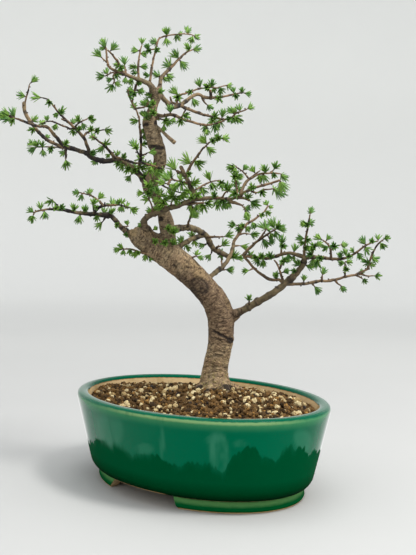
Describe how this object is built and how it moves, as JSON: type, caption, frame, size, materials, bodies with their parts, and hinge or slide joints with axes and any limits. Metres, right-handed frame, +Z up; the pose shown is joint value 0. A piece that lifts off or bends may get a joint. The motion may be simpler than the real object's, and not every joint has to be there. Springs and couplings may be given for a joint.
{
  "type": "larch bonsai in an oval glazed pot",
  "caption": "Informal upright larch bonsai with a curved bare trunk and open tufted branches, growing in gravelly soil in an oval green glazed pot on two low feet.",
  "frame": {"origin": "middle of the whole object's box, on the surface that the pot stands on", "axes": "+Z up; X along the pot's long side, Y along its short side"},
  "size_m": [0.3646, 0.3324, 0.4633],
  "materials": {
    "green_glaze": "gloss green glaze",
    "black_mesh": "matte black",
    "gravel_soil": "loose grit of pumice, akadama and bark",
    "bark": "rough grey-brown bark",
    "needles": "fresh green needles, slightly waxy"
  },
  "bodies": {
    "root": {"pot": "green_glaze", "screen_left": "black_mesh", "screen_right": "black_mesh", "soil": "gravel_soil", "trunk": "bark", "spray_left_limb": "needles", "spray_left_low": "needles", "spray_front": "needles", "spray_middle": "needles", "spray_back": "needles", "spray_right_limb": "needles", "spray_crown_left": "needles", "spray_crown_top": "needles", "spray_crown_right": "needles", "spray_crown_low": "needles"}
  },
  "joints": []
}
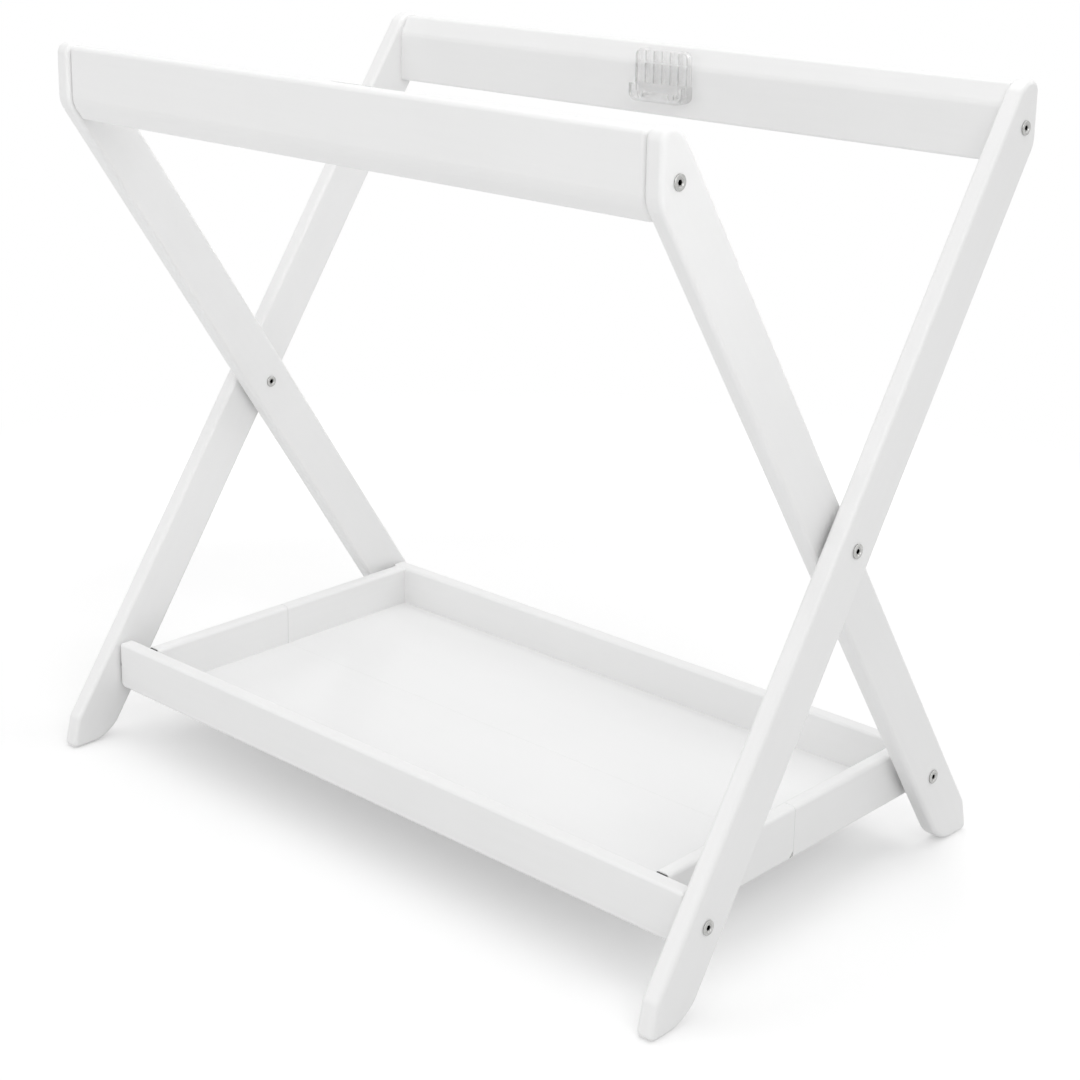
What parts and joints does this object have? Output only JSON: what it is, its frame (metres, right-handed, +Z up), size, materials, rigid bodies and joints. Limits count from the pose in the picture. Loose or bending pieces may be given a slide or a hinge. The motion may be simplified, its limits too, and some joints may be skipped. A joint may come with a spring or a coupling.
{
  "type": "bassinet_stand",
  "caption": "folding wooden bassinet stand painted white, with crossing legs, a shallow hinged tray below and a clear bracket on each top rail",
  "frame": {"origin": "on the floor under the middle of the stand", "axes": "+X along the stand from its left end to its right end, +Y from the front to the back, +Z up"},
  "size_m": [0.803, 0.5032, 0.731],
  "materials": {
    "white_painted_wood": "satin white paint over solid wood",
    "white_panel": "smooth white faced board, slightly glossy",
    "beech_dowel": "bare beech",
    "nickel_steel": "dull nickel plate",
    "brass_insert": "plain turned brass",
    "grey_nylon": "plain moulded",
    "clear_plastic": "clear, polished mould"
  },
  "bodies": {
    "outer_frame": {"outer_leg_left": "white_painted_wood", "outer_leg_right": "white_painted_wood", "back_top_rail": "white_painted_wood", "outer_top_bolt_left": "nickel_steel", "outer_top_bolt_right": "nickel_steel", "outer_top_insert_left": "brass_insert", "outer_top_insert_right": "brass_insert", "outer_rail_dowel_left": "beech_dowel", "outer_rail_dowel_right": "beech_dowel", "pivot_bolt_left": "nickel_steel", "pivot_bolt_right": "nickel_steel", "pivot_sleeve_nut_left": "nickel_steel", "pivot_sleeve_nut_right": "nickel_steel", "pivot_spacer_left": "grey_nylon", "pivot_spacer_right": "grey_nylon", "back_bracket": "clear_plastic", "back_bracket_screw_left": "nickel_steel", "back_bracket_screw_right": "nickel_steel"},
    "inner_frame": {"inner_leg_left": "white_painted_wood", "inner_leg_right": "white_painted_wood", "front_top_rail": "white_painted_wood", "inner_top_bolt_left": "nickel_steel", "inner_top_bolt_right": "nickel_steel", "inner_top_insert_left": "brass_insert", "inner_top_insert_right": "brass_insert", "inner_rail_dowel_left": "beech_dowel", "inner_rail_dowel_right": "beech_dowel", "front_bracket": "clear_plastic", "front_bracket_screw_left": "nickel_steel", "front_bracket_screw_right": "nickel_steel", "back_tray_bolt_left": "nickel_steel", "back_tray_bolt_right": "nickel_steel", "back_tray_washer_left": "grey_nylon", "back_tray_washer_right": "grey_nylon"},
    "front_tray": {"front_tray_rail": "white_painted_wood", "front_tray_insert_left": "brass_insert", "front_tray_insert_right": "brass_insert", "front_tray_bolt_left": "nickel_steel", "front_tray_bolt_right": "nickel_steel", "front_tray_washer_left": "grey_nylon", "front_tray_washer_right": "grey_nylon", "front_end_rail_left": "white_painted_wood", "front_end_rail_right": "white_painted_wood", "front_floor_panel": "white_panel", "front_hinge_leaf_left": "nickel_steel", "front_hinge_leaf_right": "nickel_steel", "hinge_pin_left": "nickel_steel", "hinge_pin_right": "nickel_steel"},
    "back_tray": {"back_tray_rail": "white_painted_wood", "back_tray_insert_left": "brass_insert", "back_tray_insert_right": "brass_insert", "back_end_rail_left": "white_painted_wood", "back_end_rail_right": "white_painted_wood", "back_floor_panel": "white_panel", "back_hinge_leaf_left": "nickel_steel", "back_hinge_leaf_right": "nickel_steel"}
  },
  "joints": [
    {"name": "fold", "type": "hinge", "parent": "outer_frame", "child": "inner_frame", "pos_m": [0, 0, 0.3545], "axis": [-1, 0, 0], "range_deg": [0, 51.4]},
    {"name": "front_tray_hinge", "type": "hinge", "parent": "outer_frame", "child": "front_tray", "pos_m": [0, -0.18476, 0.07746], "axis": [1, 0, 0], "range_deg": [0, 57.3]},
    {"name": "back_tray_hinge", "type": "hinge", "parent": "front_tray", "child": "back_tray", "pos_m": [0, 0, 0.05346], "axis": [-1, 0, 0], "range_deg": [0, 166]}
  ],
  "couplings": [
    {"joint": "front_tray_hinge", "follows": "fold", "ratio": 1.1147},
    {"joint": "back_tray_hinge", "follows": "fold", "ratio": 3.2294}
  ]
}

· · · ·

- TASK DESCRIPTION -
Print the material verbatim, all of it.

- FINAL RESULT -
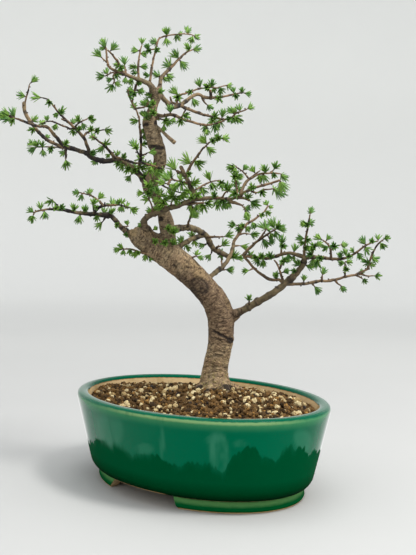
Describe how this object is built and how it moves, as JSON: type, caption, frame, size, materials, bodies with their parts, and hinge or slide joints with axes and any limits. Metres, right-handed frame, +Z up; the pose shown is joint value 0. A piece that lifts off or bends may get a joint. The motion may be simpler than the real object's, and not every joint has to be there. Springs and couplings may be given for a joint.
{
  "type": "larch bonsai in an oval glazed pot",
  "caption": "Informal upright larch bonsai with a curved bare trunk and open tufted branches, growing in gravelly soil in an oval green glazed pot on two low feet.",
  "frame": {"origin": "middle of the whole object's box, on the surface that the pot stands on", "axes": "+Z up; X along the pot's long side, Y along its short side"},
  "size_m": [0.3646, 0.3324, 0.4633],
  "materials": {
    "green_glaze": "gloss green glaze",
    "black_mesh": "matte black",
    "gravel_soil": "loose grit of pumice, akadama and bark",
    "bark": "rough grey-brown bark",
    "needles": "fresh green needles, slightly waxy"
  },
  "bodies": {
    "root": {"pot": "green_glaze", "screen_left": "black_mesh", "screen_right": "black_mesh", "soil": "gravel_soil", "trunk": "bark", "spray_left_limb": "needles", "spray_left_low": "needles", "spray_front": "needles", "spray_middle": "needles", "spray_back": "needles", "spray_right_limb": "needles", "spray_crown_left": "needles", "spray_crown_top": "needles", "spray_crown_right": "needles", "spray_crown_low": "needles"}
  },
  "joints": []
}
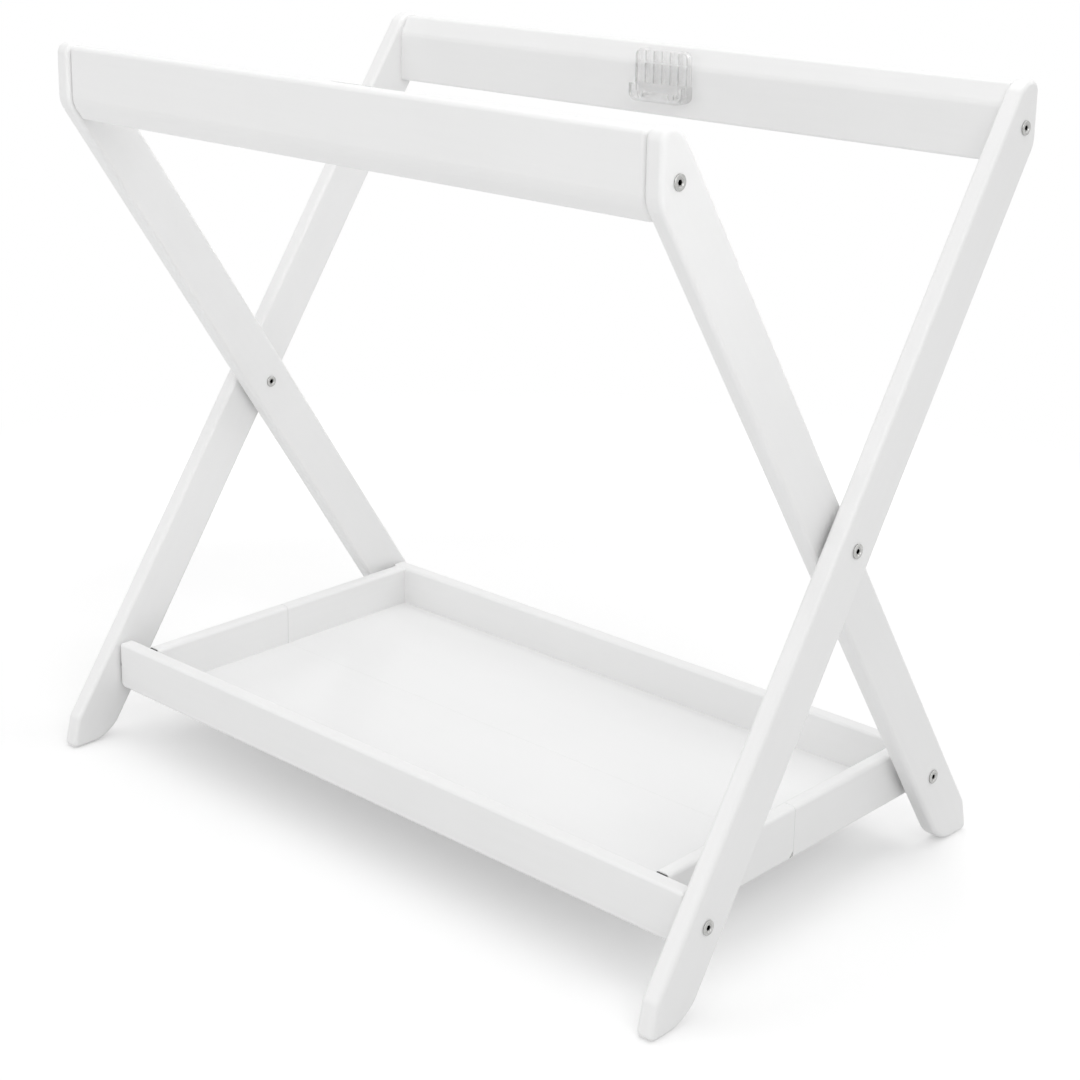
What parts and joints does this object have? Output only JSON: what it is, its frame (metres, right-handed, +Z up), size, materials, rigid bodies and joints. Limits count from the pose in the picture. Loose or bending pieces may be given a slide or a hinge. The motion may be simplified, its limits too, and some joints may be skipped. A joint may come with a spring or a coupling.
{
  "type": "bassinet_stand",
  "caption": "folding wooden bassinet stand painted white, with crossing legs, a shallow hinged tray below and a clear bracket on each top rail",
  "frame": {"origin": "on the floor under the middle of the stand", "axes": "+X along the stand from its left end to its right end, +Y from the front to the back, +Z up"},
  "size_m": [0.803, 0.5032, 0.731],
  "materials": {
    "white_painted_wood": "satin white paint over solid wood",
    "white_panel": "smooth white faced board, slightly glossy",
    "beech_dowel": "bare beech",
    "nickel_steel": "dull nickel plate",
    "brass_insert": "plain turned brass",
    "grey_nylon": "plain moulded",
    "clear_plastic": "clear, polished mould"
  },
  "bodies": {
    "outer_frame": {"outer_leg_left": "white_painted_wood", "outer_leg_right": "white_painted_wood", "back_top_rail": "white_painted_wood", "outer_top_bolt_left": "nickel_steel", "outer_top_bolt_right": "nickel_steel", "outer_top_insert_left": "brass_insert", "outer_top_insert_right": "brass_insert", "outer_rail_dowel_left": "beech_dowel", "outer_rail_dowel_right": "beech_dowel", "pivot_bolt_left": "nickel_steel", "pivot_bolt_right": "nickel_steel", "pivot_sleeve_nut_left": "nickel_steel", "pivot_sleeve_nut_right": "nickel_steel", "pivot_spacer_left": "grey_nylon", "pivot_spacer_right": "grey_nylon", "back_bracket": "clear_plastic", "back_bracket_screw_left": "nickel_steel", "back_bracket_screw_right": "nickel_steel"},
    "inner_frame": {"inner_leg_left": "white_painted_wood", "inner_leg_right": "white_painted_wood", "front_top_rail": "white_painted_wood", "inner_top_bolt_left": "nickel_steel", "inner_top_bolt_right": "nickel_steel", "inner_top_insert_left": "brass_insert", "inner_top_insert_right": "brass_insert", "inner_rail_dowel_left": "beech_dowel", "inner_rail_dowel_right": "beech_dowel", "front_bracket": "clear_plastic", "front_bracket_screw_left": "nickel_steel", "front_bracket_screw_right": "nickel_steel", "back_tray_bolt_left": "nickel_steel", "back_tray_bolt_right": "nickel_steel", "back_tray_washer_left": "grey_nylon", "back_tray_washer_right": "grey_nylon"},
    "front_tray": {"front_tray_rail": "white_painted_wood", "front_tray_insert_left": "brass_insert", "front_tray_insert_right": "brass_insert", "front_tray_bolt_left": "nickel_steel", "front_tray_bolt_right": "nickel_steel", "front_tray_washer_left": "grey_nylon", "front_tray_washer_right": "grey_nylon", "front_end_rail_left": "white_painted_wood", "front_end_rail_right": "white_painted_wood", "front_floor_panel": "white_panel", "front_hinge_leaf_left": "nickel_steel", "front_hinge_leaf_right": "nickel_steel", "hinge_pin_left": "nickel_steel", "hinge_pin_right": "nickel_steel"},
    "back_tray": {"back_tray_rail": "white_painted_wood", "back_tray_insert_left": "brass_insert", "back_tray_insert_right": "brass_insert", "back_end_rail_left": "white_painted_wood", "back_end_rail_right": "white_painted_wood", "back_floor_panel": "white_panel", "back_hinge_leaf_left": "nickel_steel", "back_hinge_leaf_right": "nickel_steel"}
  },
  "joints": [
    {"name": "fold", "type": "hinge", "parent": "outer_frame", "child": "inner_frame", "pos_m": [0, 0, 0.3545], "axis": [-1, 0, 0], "range_deg": [0, 51.4]},
    {"name": "front_tray_hinge", "type": "hinge", "parent": "outer_frame", "child": "front_tray", "pos_m": [0, -0.18476, 0.07746], "axis": [1, 0, 0], "range_deg": [0, 57.3]},
    {"name": "back_tray_hinge", "type": "hinge", "parent": "front_tray", "child": "back_tray", "pos_m": [0, 0, 0.05346], "axis": [-1, 0, 0], "range_deg": [0, 166]}
  ],
  "couplings": [
    {"joint": "front_tray_hinge", "follows": "fold", "ratio": 1.1147},
    {"joint": "back_tray_hinge", "follows": "fold", "ratio": 3.2294}
  ]
}